Hace dos semanas Guillermo Piro publicó “La guerra ha terminado”, una preciosa columna en PERFIL. Es el periodista que mejor maneja la forma-columna. En esta, Piro contaba que en 2011 el fotógrafo David Slater fue a Indonesia a fotografiar a los cinopitecos, un tipo particular de macaco. En un momento, uno de éstos le arrebató la cámara y empezó a sacar y sacarse fotos.
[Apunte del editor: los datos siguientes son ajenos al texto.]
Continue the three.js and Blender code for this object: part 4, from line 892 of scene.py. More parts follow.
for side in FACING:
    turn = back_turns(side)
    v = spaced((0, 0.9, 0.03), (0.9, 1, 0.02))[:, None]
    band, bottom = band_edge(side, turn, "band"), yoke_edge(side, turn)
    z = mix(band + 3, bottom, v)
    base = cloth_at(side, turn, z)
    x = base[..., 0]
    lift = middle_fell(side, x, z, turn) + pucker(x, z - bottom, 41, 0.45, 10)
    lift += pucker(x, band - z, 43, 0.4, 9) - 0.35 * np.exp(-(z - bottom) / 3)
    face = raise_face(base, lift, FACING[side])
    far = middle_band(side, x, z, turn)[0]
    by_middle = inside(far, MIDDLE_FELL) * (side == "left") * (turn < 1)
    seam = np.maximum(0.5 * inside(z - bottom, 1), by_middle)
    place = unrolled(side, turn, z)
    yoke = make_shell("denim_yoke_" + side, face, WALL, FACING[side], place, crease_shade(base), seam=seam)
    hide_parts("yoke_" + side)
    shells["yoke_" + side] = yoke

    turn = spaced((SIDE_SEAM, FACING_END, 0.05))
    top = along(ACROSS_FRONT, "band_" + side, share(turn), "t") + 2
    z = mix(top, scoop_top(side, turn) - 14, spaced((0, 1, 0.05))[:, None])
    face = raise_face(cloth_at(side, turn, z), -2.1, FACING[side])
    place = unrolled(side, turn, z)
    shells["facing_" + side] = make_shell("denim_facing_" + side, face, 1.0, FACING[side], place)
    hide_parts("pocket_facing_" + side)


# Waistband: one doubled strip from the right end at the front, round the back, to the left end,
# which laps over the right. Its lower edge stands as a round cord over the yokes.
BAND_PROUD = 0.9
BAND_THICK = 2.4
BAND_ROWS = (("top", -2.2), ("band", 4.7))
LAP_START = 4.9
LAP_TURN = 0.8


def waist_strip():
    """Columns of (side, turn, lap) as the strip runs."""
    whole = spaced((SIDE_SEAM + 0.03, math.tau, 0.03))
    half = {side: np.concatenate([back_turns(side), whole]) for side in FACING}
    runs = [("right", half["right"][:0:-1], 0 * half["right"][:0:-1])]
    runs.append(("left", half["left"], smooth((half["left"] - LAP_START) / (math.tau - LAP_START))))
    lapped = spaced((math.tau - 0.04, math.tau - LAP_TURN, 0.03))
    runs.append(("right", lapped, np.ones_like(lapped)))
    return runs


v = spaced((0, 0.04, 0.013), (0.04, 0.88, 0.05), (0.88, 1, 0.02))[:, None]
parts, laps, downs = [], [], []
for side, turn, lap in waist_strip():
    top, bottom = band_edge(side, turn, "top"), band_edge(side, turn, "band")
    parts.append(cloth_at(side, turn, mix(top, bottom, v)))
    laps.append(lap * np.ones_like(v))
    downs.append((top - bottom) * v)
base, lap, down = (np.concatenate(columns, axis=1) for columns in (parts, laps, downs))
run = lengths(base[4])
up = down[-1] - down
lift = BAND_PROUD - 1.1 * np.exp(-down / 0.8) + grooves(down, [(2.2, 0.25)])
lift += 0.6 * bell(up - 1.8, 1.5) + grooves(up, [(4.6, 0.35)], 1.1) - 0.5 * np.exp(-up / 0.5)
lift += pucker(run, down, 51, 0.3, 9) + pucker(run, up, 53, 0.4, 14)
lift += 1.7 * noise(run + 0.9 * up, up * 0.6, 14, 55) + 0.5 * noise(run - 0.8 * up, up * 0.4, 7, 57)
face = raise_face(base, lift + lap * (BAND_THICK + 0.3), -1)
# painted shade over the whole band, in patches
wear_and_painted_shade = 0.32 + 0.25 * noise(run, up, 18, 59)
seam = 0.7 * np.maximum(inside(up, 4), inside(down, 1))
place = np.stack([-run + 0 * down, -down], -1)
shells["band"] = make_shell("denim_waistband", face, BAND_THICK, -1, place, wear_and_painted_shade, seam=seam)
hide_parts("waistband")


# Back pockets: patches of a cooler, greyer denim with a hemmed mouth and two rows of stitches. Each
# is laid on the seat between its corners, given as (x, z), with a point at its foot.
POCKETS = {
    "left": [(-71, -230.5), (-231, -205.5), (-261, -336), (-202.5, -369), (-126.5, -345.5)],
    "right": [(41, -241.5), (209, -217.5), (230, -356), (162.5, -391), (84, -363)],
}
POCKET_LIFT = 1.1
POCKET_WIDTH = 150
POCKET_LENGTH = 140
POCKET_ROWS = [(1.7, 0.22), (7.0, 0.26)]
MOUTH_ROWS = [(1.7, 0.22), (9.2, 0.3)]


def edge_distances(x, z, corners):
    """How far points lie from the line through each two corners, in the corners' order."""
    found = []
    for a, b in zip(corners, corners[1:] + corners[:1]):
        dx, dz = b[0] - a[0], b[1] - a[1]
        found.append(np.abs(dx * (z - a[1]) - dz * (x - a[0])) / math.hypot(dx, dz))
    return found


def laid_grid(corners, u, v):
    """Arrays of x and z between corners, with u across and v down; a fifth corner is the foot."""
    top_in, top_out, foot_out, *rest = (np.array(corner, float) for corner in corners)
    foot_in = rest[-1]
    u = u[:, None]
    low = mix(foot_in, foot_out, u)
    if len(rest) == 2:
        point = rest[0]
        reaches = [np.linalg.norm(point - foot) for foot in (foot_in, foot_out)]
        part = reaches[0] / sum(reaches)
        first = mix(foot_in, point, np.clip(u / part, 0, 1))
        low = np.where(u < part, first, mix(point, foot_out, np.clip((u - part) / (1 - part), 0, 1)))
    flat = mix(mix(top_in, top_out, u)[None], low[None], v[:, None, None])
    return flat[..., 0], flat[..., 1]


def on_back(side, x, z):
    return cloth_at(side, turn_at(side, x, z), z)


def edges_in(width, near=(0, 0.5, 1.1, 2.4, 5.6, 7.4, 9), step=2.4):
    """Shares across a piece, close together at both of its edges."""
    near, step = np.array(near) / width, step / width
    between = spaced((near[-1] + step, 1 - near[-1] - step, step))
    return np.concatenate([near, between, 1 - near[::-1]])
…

Del montón, una, la suya, le salió bien, y Slater se hizo la del mono con los derechos de autor y la publicó como si fuera propia en el libro Wildlife Personalities y la vendió en diversos sitios. Luego de discusiones legales acerca de si los derechos de autor corresponden al portador humano de la cámara o al macaco que oprimió el disparador, el asunto se zanjó con el compromiso del fotógrafo de ceder el 25% de sus derechos a una entidad protectora de los derechos de los monos de las islas Célebes.
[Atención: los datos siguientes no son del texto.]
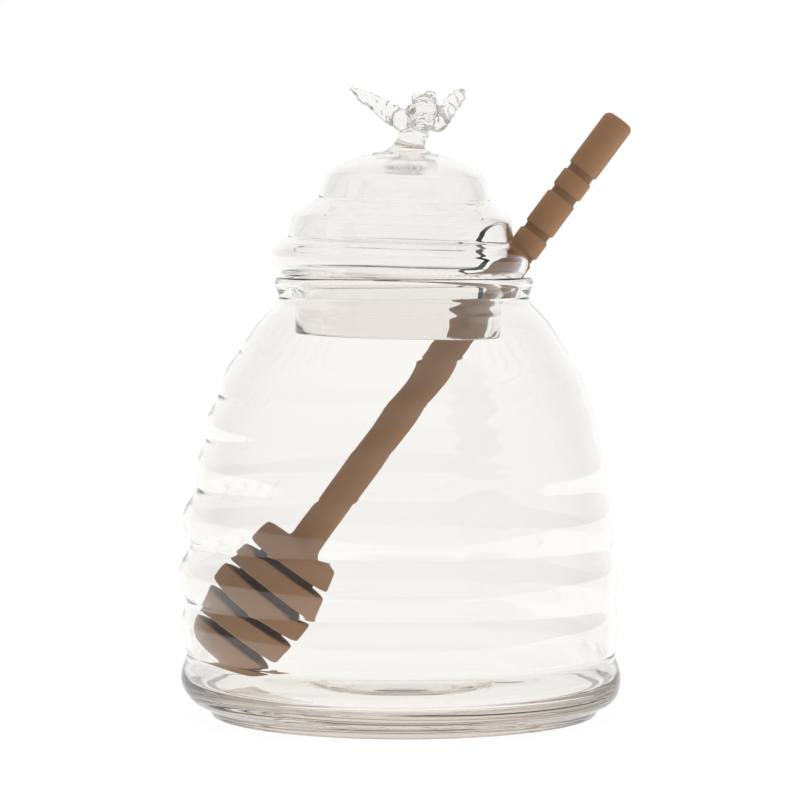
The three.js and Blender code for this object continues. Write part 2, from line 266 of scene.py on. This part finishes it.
dome = [(0, 132.9), (8, 132.0), (14.2, 129.9), (17.9, 127.6), (19.3, 124.8), (20.2, 121.4)]
lid_ring = [(20.2, 121.4), (23.3, 119.1), (25.5, 117.0), (26.2, 114.0), (26.5, 112.0)]
flange = [(26.5, 112.0), (28.4, 110.6), (29.9, 108.9), (30.2, 107.0)]
flange += [(29.4, 104.6), (27.6, 103.0), (25.8, 102.7)]
collar_radius, lid_wall = 24.2, 1.4
collar_bottom, collar_top = 88.9, 102.0
lid_shift, lid_lift = -1.1, -0.15
lid_tilt = math.radians(1.45)
dome_lean = 0.75
notch_azimuth = math.radians(19.5)
notch_radius, notch_height = 12.5, 104.3

collar_root = [(25.8, 102.7), (24.9, 102.5), (24.35, 101.8)]
collar_root += [(collar_radius, 100.6), (collar_radius, 99.0)]
collar = curve_through(collar_root, 14)
collar += [(collar_radius, z) for z in (96.0, 93.0, collar_bottom + 0.75)]
lip = [(0, 0.75), (0.2, 0.2), (0.7, 0), (1.2, 0.2), (lid_wall, 0.75)]
collar_lip = curve_through([(collar_radius - inset, collar_bottom + lift) for inset, lift in lip], 16)


def leaning_dome(point):
    return Vector((point.x + dome_lean * smooth(point.z, 109, 124), point.y, point.z)) * (
        1 + 0.0015 * noise.noise(point / 13))


top_down = curve_through(dome, 44) + curve_through(lid_ring, 32) + curve_through(flange, 60) + collar
lid_outside = [top_down[-1]]
for place in top_down[-2::-1]:
    if math.dist(place, lid_outside[-1]) > 0.01:
        lid_outside.append(place)
lid_inside = parallel_inside(lid_outside, lambda z: lid_wall)
lid_outline = [(0, lid_inside[-1][1])] + lid_inside[::-1] + collar_lip[::-1] + lid_outside
lid = turned("lid_with_bee", lid_outline, 160, leaning_dome)


def into_mesh(piece):
    """Fixes the piece's modifiers into its mesh."""
    bpy.context.view_layer.update()
    done = bpy.data.meshes.new_from_object(piece.evaluated_get(bpy.context.evaluated_depsgraph_get()))
    piece.modifiers.clear()
    piece.data = done
    return piece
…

Hoy, miércoles 27, abro mi correo y me encuentro con otro indispensable número de Escritores del mundo, la revista-blog que dirige Miguel Vitagliano. En su nota, “El zoo del fin del mundo” leo que el compositor Olivier Messiaen amaba tanto a los pájaros que transcribía en pentagramas los cantos de los que no conocía. En 1940, encerrado como prisionero de guerra en el campo de concentración de Görlitz, estrenó su Cuarteto para el final de los tiempos. Cuando la música sonó, los prisioneros, que eran su público escucharon a los pájaros abriéndose paso en el clarinete. “En realidad”, escribe Vitagliano, “Messiaen amaba a los pájaros porque eran capaces de volar hacia la música”. En 2013, a veinte años de la muerte de Messiaen, la Unión Ornitológica de Francia presentó una querella a favor de los derechos de composición de los pájaros. El resultado es improbable, porque los pájaros no pueden cantar distinto de como cantan, pero el artista ¿hace acaso lo que quiere?